What lies from the line containing "Keep writing the" through the line containing "field_level = -PANEL_RELIEF - PANEL_STEP"? Print exactly those lines, with both ends, and no others.

## Provided information
::::

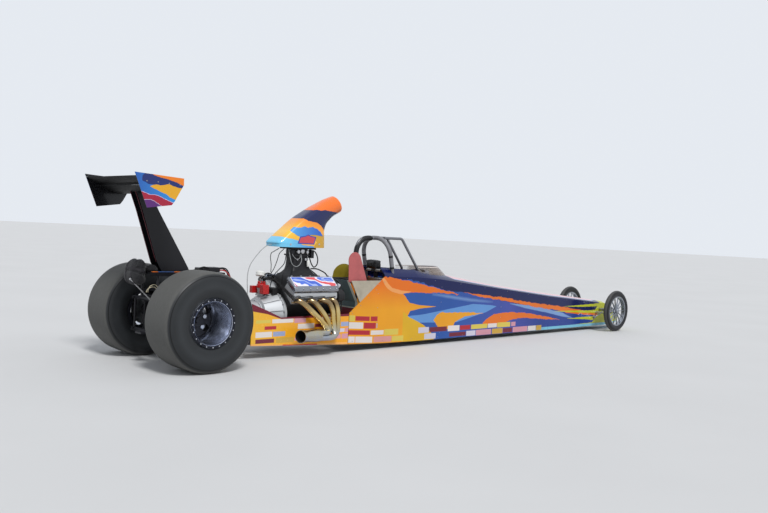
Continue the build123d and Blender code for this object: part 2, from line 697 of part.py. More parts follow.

::::

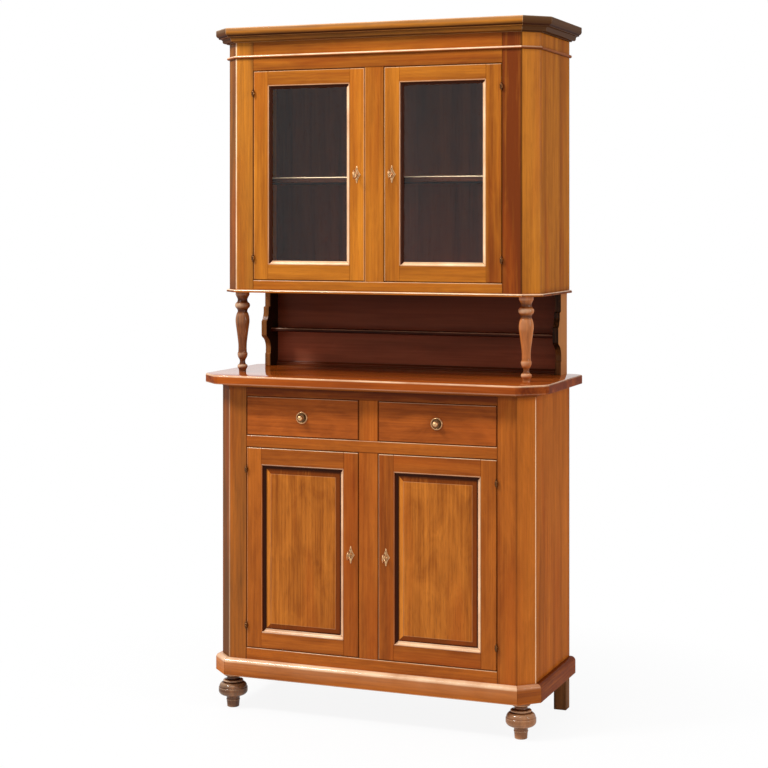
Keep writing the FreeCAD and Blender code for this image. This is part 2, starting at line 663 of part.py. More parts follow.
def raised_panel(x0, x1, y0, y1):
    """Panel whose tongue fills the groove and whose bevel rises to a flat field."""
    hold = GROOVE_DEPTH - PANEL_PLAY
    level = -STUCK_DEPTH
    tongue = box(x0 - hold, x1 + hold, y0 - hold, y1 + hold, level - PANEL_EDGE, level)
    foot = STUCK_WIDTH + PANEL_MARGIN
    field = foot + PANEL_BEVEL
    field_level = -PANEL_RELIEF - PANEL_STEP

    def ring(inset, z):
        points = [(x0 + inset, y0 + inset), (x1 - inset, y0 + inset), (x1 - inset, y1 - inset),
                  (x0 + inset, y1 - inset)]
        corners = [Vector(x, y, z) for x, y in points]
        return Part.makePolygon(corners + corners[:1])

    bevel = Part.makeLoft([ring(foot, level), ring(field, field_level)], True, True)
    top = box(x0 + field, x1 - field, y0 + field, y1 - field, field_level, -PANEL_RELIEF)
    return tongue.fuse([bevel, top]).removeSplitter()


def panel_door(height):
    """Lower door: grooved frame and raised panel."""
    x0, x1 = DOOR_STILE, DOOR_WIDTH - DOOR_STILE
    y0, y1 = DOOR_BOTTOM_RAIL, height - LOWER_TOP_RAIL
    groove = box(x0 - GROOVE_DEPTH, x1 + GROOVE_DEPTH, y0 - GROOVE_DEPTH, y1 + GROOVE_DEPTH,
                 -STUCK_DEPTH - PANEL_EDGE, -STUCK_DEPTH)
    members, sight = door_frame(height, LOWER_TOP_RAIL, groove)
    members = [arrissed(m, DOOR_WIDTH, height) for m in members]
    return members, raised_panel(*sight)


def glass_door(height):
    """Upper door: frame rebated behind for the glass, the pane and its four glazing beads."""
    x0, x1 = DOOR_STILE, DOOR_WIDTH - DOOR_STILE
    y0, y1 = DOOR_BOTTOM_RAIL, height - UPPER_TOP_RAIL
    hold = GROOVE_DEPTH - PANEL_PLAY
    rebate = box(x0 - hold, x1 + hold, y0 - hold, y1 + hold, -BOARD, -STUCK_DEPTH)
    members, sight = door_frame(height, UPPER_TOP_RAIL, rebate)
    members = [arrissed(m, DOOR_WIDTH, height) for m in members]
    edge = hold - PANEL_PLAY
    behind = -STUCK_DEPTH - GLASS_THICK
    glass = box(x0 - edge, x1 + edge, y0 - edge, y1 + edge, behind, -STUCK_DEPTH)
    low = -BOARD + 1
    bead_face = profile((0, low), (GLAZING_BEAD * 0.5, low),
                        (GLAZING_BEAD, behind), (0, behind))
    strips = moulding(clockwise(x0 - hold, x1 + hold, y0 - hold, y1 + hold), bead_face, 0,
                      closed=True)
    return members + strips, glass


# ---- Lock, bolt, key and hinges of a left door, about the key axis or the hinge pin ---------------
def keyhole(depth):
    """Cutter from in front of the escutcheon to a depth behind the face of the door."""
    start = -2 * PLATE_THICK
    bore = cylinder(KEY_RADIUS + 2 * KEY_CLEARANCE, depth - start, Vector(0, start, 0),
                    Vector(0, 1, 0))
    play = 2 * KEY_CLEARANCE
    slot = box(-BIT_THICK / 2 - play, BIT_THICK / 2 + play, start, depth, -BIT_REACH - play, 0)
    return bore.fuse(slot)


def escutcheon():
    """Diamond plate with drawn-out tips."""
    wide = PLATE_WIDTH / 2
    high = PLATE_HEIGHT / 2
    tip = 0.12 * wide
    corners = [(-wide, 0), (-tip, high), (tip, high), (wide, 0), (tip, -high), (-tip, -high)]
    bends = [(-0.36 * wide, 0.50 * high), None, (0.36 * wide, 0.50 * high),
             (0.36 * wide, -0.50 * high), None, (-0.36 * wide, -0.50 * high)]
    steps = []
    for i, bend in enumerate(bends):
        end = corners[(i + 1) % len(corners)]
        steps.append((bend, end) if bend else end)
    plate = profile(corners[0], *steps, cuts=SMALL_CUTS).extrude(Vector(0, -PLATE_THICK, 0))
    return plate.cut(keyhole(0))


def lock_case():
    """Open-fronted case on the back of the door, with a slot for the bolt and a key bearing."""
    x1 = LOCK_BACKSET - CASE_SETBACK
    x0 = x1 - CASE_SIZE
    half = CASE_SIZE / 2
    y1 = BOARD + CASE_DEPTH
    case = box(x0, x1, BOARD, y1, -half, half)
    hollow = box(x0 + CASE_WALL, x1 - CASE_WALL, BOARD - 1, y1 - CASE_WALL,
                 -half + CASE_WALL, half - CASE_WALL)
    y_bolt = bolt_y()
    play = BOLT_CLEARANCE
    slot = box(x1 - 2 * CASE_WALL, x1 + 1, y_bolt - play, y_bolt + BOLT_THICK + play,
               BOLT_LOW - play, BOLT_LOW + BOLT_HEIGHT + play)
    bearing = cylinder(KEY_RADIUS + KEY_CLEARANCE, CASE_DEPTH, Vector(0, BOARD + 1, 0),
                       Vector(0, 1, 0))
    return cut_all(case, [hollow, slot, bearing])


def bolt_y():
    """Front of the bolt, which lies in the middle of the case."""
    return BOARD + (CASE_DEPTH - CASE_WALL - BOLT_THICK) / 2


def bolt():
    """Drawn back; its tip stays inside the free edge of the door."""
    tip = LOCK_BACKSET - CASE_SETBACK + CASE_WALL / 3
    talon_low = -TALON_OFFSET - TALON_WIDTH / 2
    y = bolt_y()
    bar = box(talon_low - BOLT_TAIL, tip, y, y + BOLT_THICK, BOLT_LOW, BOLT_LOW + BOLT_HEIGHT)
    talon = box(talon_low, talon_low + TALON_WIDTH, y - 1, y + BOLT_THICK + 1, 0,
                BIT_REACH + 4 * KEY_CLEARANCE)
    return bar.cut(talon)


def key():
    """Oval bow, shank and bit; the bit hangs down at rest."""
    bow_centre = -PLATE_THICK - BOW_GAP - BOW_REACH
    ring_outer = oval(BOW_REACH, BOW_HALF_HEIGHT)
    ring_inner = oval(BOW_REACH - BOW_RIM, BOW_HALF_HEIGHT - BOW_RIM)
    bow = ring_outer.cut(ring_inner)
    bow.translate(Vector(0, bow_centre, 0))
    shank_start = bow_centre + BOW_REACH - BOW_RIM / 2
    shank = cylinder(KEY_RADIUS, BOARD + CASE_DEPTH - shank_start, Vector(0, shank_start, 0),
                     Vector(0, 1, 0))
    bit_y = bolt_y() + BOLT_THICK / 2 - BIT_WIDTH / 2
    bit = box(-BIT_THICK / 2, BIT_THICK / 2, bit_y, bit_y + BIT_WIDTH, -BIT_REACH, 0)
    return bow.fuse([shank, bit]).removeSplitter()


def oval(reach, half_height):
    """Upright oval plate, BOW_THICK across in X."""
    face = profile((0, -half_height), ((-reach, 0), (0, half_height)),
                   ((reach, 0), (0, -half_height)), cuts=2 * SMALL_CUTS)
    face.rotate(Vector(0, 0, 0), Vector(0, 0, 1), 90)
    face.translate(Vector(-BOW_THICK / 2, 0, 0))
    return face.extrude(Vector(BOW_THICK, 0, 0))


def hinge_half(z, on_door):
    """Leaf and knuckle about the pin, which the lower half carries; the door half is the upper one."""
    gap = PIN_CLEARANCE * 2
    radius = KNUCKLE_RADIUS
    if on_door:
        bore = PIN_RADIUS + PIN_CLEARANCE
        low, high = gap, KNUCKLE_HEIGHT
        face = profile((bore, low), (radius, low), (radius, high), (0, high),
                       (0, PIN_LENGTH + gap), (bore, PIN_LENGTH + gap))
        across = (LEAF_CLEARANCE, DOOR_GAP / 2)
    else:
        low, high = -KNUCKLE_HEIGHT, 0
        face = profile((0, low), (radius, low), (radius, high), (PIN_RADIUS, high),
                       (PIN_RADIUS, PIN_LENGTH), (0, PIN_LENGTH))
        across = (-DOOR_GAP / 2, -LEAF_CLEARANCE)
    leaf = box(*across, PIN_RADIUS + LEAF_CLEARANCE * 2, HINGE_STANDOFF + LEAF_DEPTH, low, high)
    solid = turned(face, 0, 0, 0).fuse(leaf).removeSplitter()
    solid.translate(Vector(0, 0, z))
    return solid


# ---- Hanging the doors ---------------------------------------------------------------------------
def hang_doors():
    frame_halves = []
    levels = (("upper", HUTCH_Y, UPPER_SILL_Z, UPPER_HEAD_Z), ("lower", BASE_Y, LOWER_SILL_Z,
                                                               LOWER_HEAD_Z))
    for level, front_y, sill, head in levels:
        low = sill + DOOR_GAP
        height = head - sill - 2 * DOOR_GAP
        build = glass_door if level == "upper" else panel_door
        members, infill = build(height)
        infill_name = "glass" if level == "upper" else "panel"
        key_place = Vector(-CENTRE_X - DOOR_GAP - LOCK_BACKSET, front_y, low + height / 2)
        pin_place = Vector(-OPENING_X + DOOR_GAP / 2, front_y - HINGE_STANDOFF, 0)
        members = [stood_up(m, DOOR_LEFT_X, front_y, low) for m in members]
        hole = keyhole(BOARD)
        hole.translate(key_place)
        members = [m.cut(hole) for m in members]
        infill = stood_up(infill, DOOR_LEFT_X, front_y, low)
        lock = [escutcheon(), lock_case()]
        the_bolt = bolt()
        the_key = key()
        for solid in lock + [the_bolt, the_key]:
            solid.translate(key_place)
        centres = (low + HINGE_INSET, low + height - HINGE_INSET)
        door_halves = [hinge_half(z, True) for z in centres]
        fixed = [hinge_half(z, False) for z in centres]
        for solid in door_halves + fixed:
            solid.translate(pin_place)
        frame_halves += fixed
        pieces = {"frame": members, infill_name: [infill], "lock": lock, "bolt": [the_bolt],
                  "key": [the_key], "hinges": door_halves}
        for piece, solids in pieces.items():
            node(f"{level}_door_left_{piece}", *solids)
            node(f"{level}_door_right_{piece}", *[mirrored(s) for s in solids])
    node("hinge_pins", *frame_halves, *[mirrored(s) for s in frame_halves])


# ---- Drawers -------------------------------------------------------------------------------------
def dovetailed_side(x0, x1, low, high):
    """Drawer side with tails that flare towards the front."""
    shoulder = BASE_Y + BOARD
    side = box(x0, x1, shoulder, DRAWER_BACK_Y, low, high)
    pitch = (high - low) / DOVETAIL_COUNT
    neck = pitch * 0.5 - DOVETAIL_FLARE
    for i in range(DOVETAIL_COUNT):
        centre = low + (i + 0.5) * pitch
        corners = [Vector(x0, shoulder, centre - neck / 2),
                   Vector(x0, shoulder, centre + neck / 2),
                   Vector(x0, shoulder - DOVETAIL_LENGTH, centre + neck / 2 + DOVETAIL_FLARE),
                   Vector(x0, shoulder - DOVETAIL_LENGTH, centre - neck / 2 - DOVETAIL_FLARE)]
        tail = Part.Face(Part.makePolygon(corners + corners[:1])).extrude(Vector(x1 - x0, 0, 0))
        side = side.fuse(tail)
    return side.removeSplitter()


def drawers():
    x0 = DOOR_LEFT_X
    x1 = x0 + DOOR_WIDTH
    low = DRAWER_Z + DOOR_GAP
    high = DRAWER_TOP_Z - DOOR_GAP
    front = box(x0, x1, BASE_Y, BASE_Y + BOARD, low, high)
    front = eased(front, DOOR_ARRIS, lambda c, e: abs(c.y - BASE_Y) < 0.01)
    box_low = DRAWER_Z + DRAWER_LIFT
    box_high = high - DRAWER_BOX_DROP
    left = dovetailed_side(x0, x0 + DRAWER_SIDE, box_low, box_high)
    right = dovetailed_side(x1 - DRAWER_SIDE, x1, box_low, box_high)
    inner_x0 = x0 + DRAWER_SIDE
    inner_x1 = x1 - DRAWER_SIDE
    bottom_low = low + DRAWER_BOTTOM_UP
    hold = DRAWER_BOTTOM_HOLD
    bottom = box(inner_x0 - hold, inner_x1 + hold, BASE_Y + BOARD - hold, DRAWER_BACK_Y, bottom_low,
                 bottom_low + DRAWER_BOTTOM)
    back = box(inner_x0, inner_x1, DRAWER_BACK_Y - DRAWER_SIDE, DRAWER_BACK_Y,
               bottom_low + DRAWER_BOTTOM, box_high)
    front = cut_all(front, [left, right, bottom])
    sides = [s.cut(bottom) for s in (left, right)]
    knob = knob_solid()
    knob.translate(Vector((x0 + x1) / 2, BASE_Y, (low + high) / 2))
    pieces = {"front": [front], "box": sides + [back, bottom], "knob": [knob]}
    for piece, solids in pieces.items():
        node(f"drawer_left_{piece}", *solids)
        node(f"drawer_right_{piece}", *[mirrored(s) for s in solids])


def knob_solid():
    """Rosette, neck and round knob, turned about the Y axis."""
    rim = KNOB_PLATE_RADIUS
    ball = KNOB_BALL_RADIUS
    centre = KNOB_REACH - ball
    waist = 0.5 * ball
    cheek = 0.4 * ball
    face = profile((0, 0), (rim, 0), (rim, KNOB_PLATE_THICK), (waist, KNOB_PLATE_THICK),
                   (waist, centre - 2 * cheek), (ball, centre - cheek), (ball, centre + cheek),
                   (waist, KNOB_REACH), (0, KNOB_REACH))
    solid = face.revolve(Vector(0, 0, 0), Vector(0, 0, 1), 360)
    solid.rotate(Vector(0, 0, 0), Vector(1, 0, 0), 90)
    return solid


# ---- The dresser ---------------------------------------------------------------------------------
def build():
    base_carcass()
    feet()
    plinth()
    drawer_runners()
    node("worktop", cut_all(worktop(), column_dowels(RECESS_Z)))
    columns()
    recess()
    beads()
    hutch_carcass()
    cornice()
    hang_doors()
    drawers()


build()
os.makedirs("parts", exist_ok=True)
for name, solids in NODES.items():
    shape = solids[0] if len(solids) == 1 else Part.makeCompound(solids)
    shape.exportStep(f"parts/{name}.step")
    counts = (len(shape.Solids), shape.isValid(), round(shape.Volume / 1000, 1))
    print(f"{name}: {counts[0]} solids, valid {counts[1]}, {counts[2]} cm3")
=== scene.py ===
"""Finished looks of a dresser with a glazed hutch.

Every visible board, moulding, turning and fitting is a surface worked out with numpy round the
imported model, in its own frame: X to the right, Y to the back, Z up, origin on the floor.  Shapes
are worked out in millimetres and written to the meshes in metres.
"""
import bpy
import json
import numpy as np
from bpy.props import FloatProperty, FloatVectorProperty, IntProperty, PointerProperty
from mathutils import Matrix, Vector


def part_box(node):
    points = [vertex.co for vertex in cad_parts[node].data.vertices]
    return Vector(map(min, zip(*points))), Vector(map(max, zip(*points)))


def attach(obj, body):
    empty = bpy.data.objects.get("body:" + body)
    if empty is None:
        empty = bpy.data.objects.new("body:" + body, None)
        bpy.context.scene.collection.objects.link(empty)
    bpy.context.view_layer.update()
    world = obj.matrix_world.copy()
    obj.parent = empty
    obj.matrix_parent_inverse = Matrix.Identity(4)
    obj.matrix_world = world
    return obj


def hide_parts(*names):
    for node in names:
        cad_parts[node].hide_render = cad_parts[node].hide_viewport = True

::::

## Full response
Keep writing the FreeCAD and Blender code for this image. This is part 2, starting at line 663 of part.py. More parts follow.
def raised_panel(x0, x1, y0, y1):
    """Panel whose tongue fills the groove and whose bevel rises to a flat field."""
    hold = GROOVE_DEPTH - PANEL_PLAY
    level = -STUCK_DEPTH
    tongue = box(x0 - hold, x1 + hold, y0 - hold, y1 + hold, level - PANEL_EDGE, level)
    foot = STUCK_WIDTH + PANEL_MARGIN
    field = foot + PANEL_BEVEL
    field_level = -PANEL_RELIEF - PANEL_STEP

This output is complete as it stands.